3. Institutional Knowledge Stays With the Organization
Implementations are typically led by a small group of people who carry an enormous amount of context. When they move on — to other projects, other roles, or other companies — that context often leaves with them. Ongoing documentation captures the why behind decisions, not just the what, so the organization doesn’t have to keep relearning its own history.
4. Vendor and Partner Engagements Get More Efficient
When external partners are brought in for an enhancement, audit, or assessment, the first several weeks are almost always spent getting them oriented. A maintained workflow model compresses that timeline dramatically — and reduces the billable hours that go with it.
Building the Discipline Without Adding Complexity
Ongoing documentation doesn’t need to be heavy. It needs to be consistent.
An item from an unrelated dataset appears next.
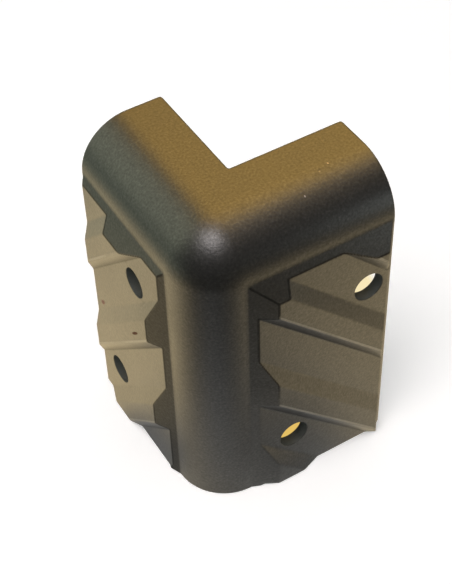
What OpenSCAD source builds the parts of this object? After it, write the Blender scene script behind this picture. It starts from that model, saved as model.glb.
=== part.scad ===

A practical framework usually includes:
- A named owner for every core workflow, with maintenance as a formal part of their role.
- Change triggers — new system, new vendor, new regulation, new org structure — that automatically prompt a documentation review.
- A lightweight review cadence, scaled to the criticality of the process.
- Version control so changes are dated, attributed, and traceable.
- A frontline feedback loop so the people closest to the work can flag drift early.
The goal isn’t perfection. It’s preventing the slow erosion that turns straightforward enhancements into expensive projects.
"The best documentation systems aren't the most thorough ones — they're the ones people actually use. Simplicity isn't a shortcut; it's the only thing that makes consistency possible."
Closing Thought
The cost of maintaining workflow models is small, predictable, and easy to budget. The cost of not maintaining them is large, unpredictable, and shows up at exactly the wrong moments — when leadership wants to move quickly, when a client needs a change, when a system needs to evolve. Organizations that invest in ongoing documentation aren’t doing it for the documentation itself. They’re doing it because it’s the cheapest, most reliable way to keep optimization affordable over the long term.
The implementation gets the spotlight. The maintenance gets the results.